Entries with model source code
____________________
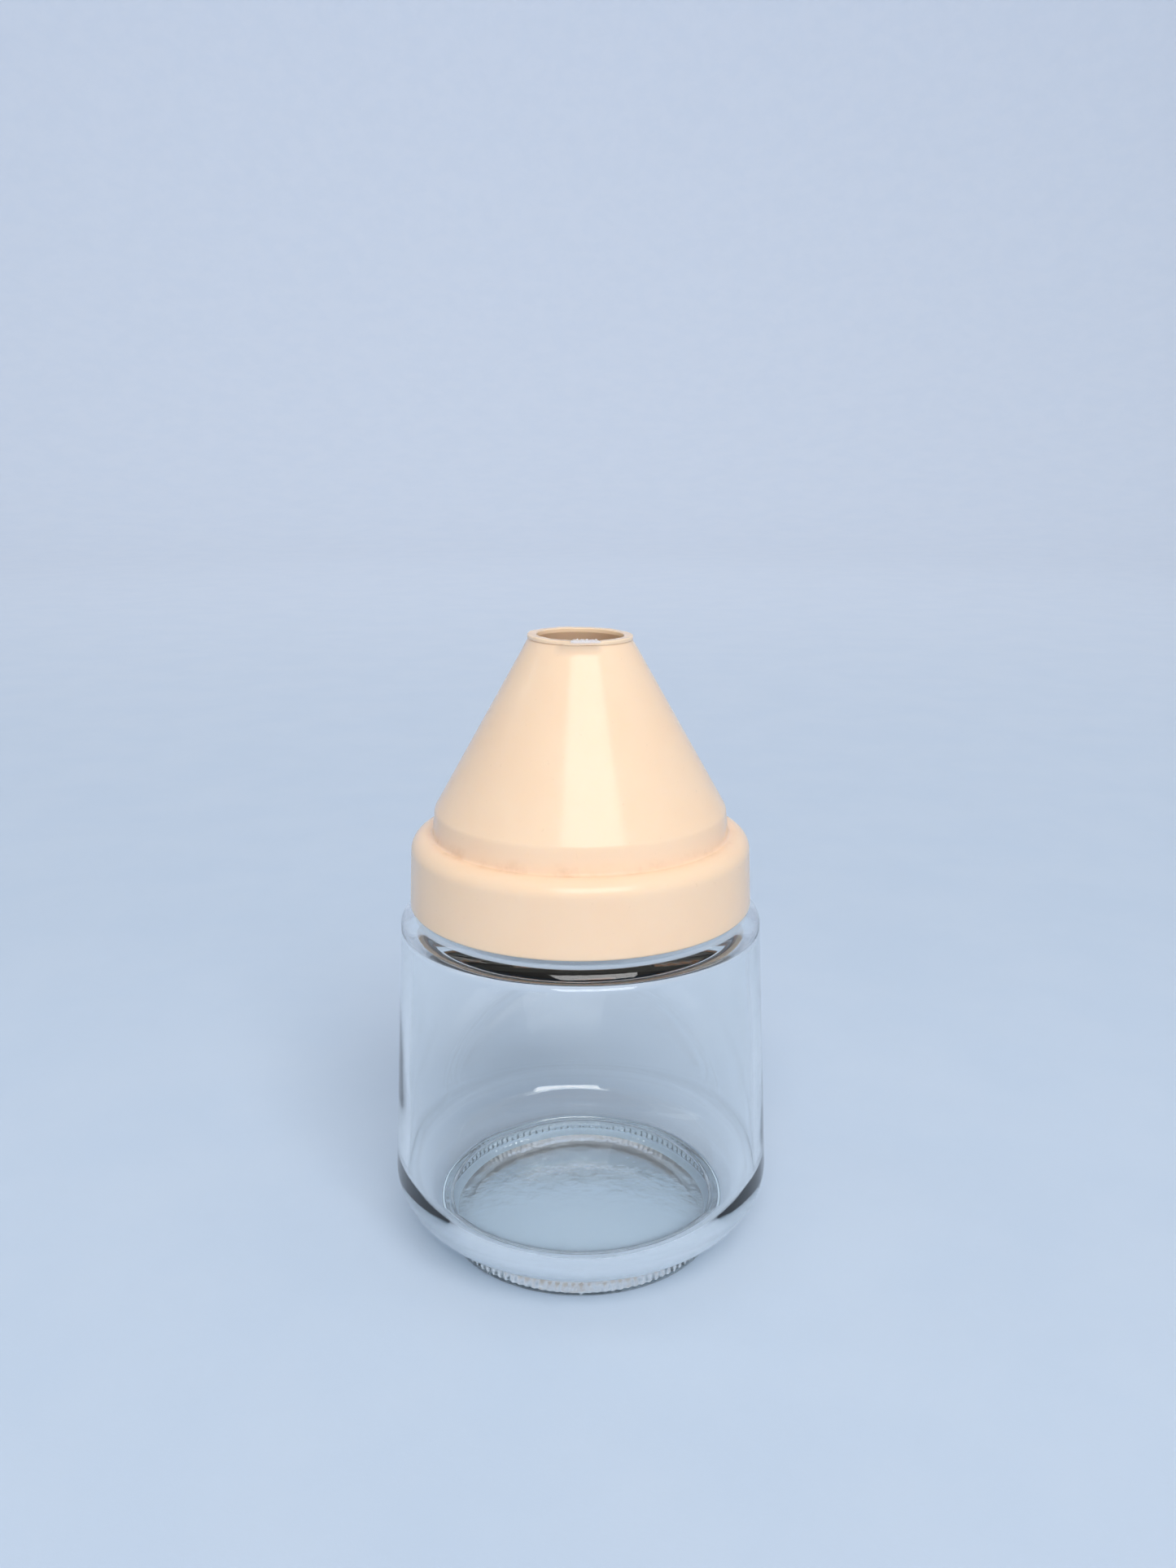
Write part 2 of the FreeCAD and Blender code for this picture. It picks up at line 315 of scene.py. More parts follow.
def vertex_places(piece: bpy.types.Object) -> np.ndarray:
    """The places of a piece's vertices, one row each."""
    places = np.empty(len(piece.data.vertices) * 3)
    piece.data.vertices.foreach_get("co", places)
    return places.reshape(-1, 3)


def write_layer(piece: bpy.types.Object, name: str, values: np.ndarray) -> None:
    """Stores one value for each vertex under a name that a finish reads."""
    layer = piece.data.attributes.new(name, "FLOAT", "POINT")
    layer.data.foreach_set("value", values.astype(np.float32))


def sum_volume(mesh: bpy.types.Mesh) -> float:
    """The volume that a mesh's faces enclose, negative if they point inwards."""
    mesh.calc_loop_triangles()
    places = np.empty(len(mesh.vertices) * 3)
    mesh.vertices.foreach_get("co", places)
    corners = np.empty(len(mesh.loop_triangles) * 3, dtype=np.int64)
    mesh.loop_triangles.foreach_get("vertices", corners)
    triangles = places.reshape(-1, 3)[corners.reshape(-1, 3)]
    crosses = np.cross(triangles[:, 1], triangles[:, 2])
    return float(np.einsum("ij,ij->i", triangles[:, 0], crosses).sum() / 6)


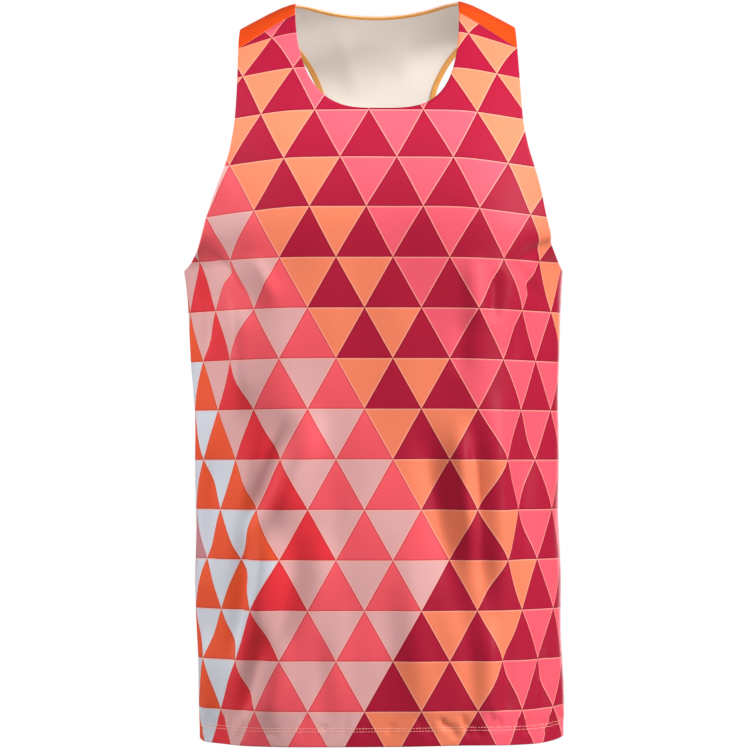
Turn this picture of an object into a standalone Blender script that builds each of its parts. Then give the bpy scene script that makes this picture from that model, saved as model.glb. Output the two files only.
____________________
WRITTEN EXERCISE — Pull out each record as written and restate it exactly.

SOLVED PROBLEM —
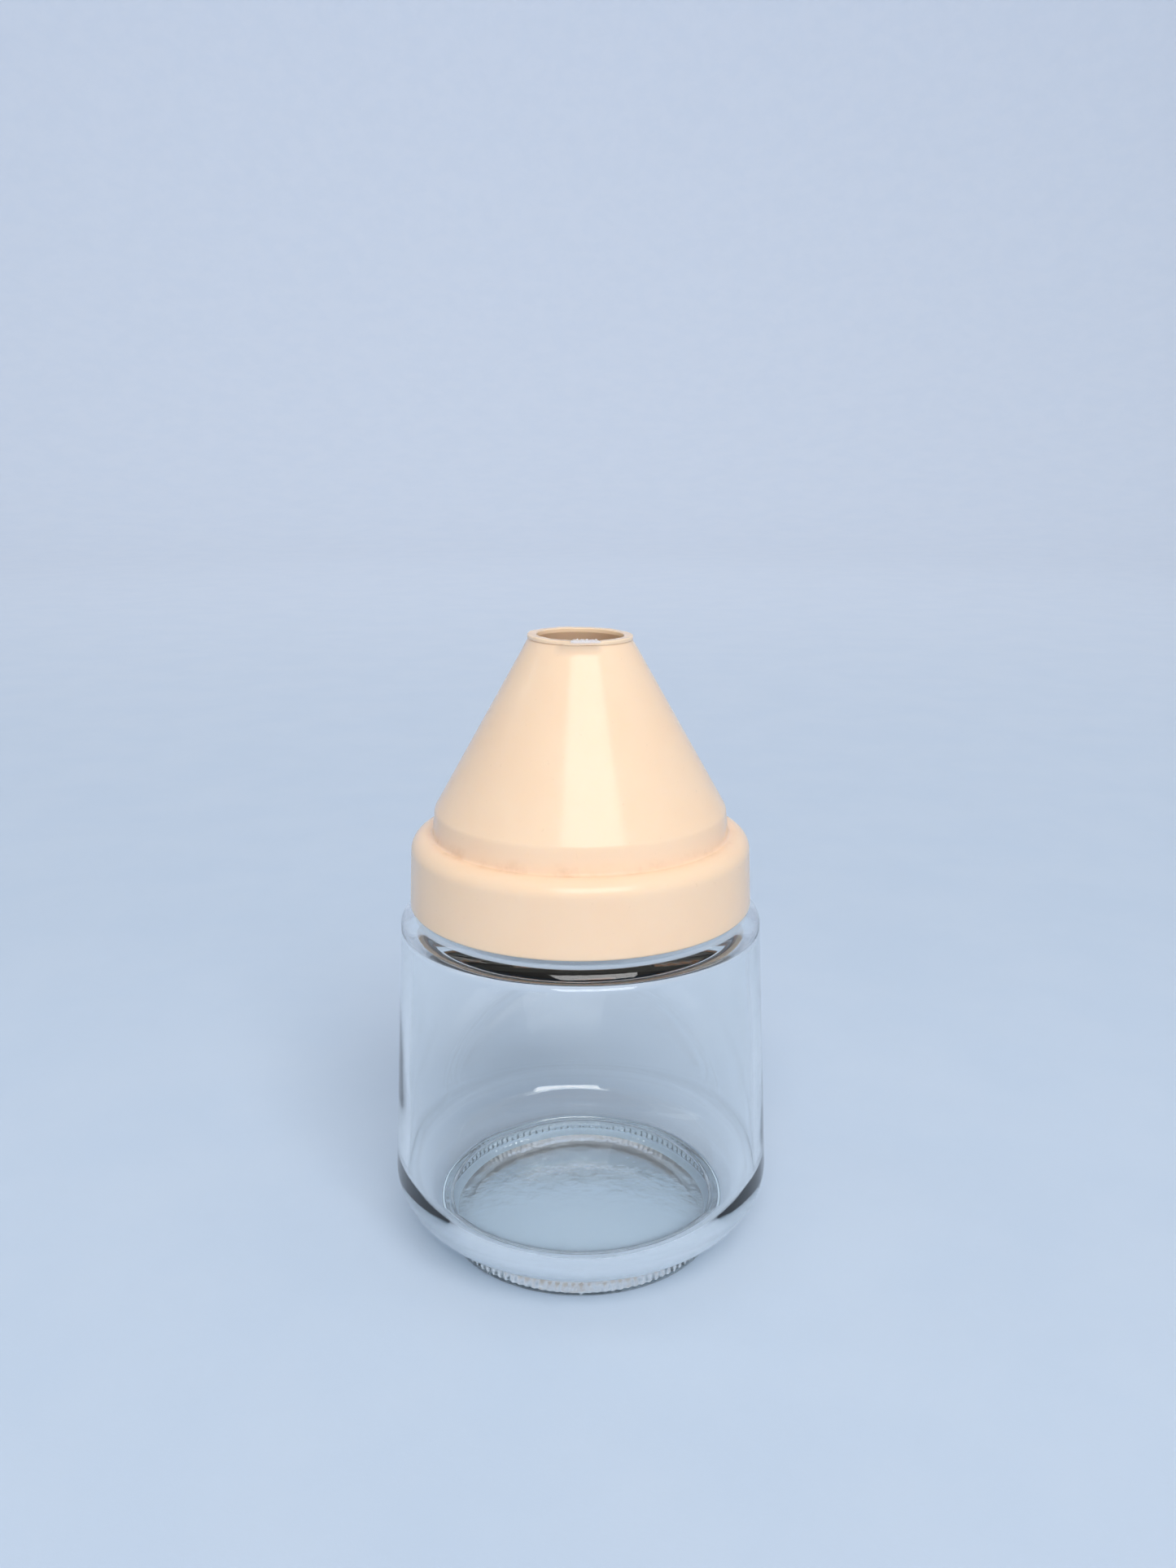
Write part 2 of the FreeCAD and Blender code for this picture. It picks up at line 315 of scene.py. More parts follow.
def vertex_places(piece: bpy.types.Object) -> np.ndarray:
    """The places of a piece's vertices, one row each."""
    places = np.empty(len(piece.data.vertices) * 3)
    piece.data.vertices.foreach_get("co", places)
    return places.reshape(-1, 3)


def write_layer(piece: bpy.types.Object, name: str, values: np.ndarray) -> None:
    """Stores one value for each vertex under a name that a finish reads."""
    layer = piece.data.attributes.new(name, "FLOAT", "POINT")
    layer.data.foreach_set("value", values.astype(np.float32))


def sum_volume(mesh: bpy.types.Mesh) -> float:
    """The volume that a mesh's faces enclose, negative if they point inwards."""
    mesh.calc_loop_triangles()
    places = np.empty(len(mesh.vertices) * 3)
    mesh.vertices.foreach_get("co", places)
    corners = np.empty(len(mesh.loop_triangles) * 3, dtype=np.int64)
    mesh.loop_triangles.foreach_get("vertices", corners)
    triangles = places.reshape(-1, 3)[corners.reshape(-1, 3)]
    crosses = np.cross(triangles[:, 1], triangles[:, 2])
    return float(np.einsum("ij,ij->i", triangles[:, 0], crosses).sum() / 6)


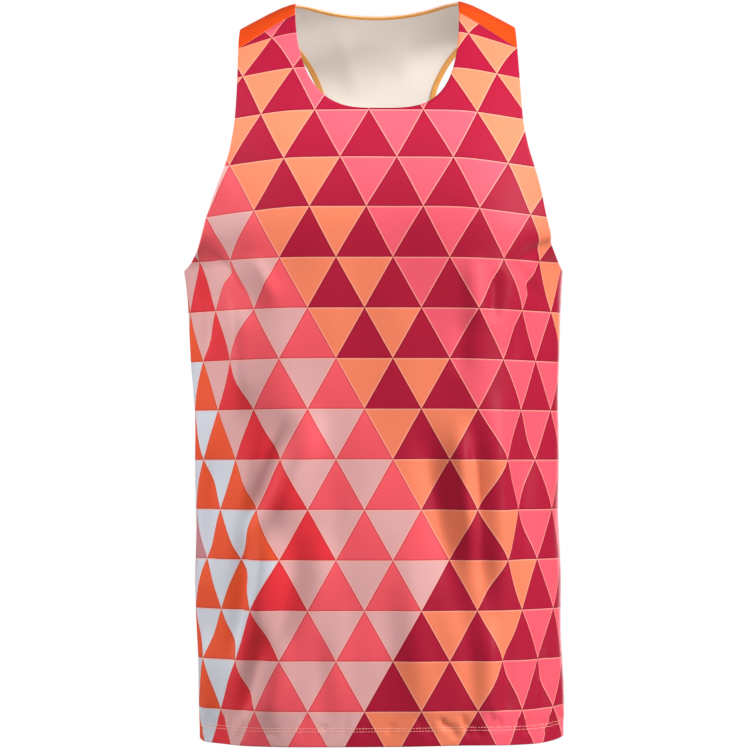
Turn this picture of an object into a standalone Blender script that builds each of its parts. Then give the bpy scene script that makes this picture from that model, saved as model.glb. Output the two files only.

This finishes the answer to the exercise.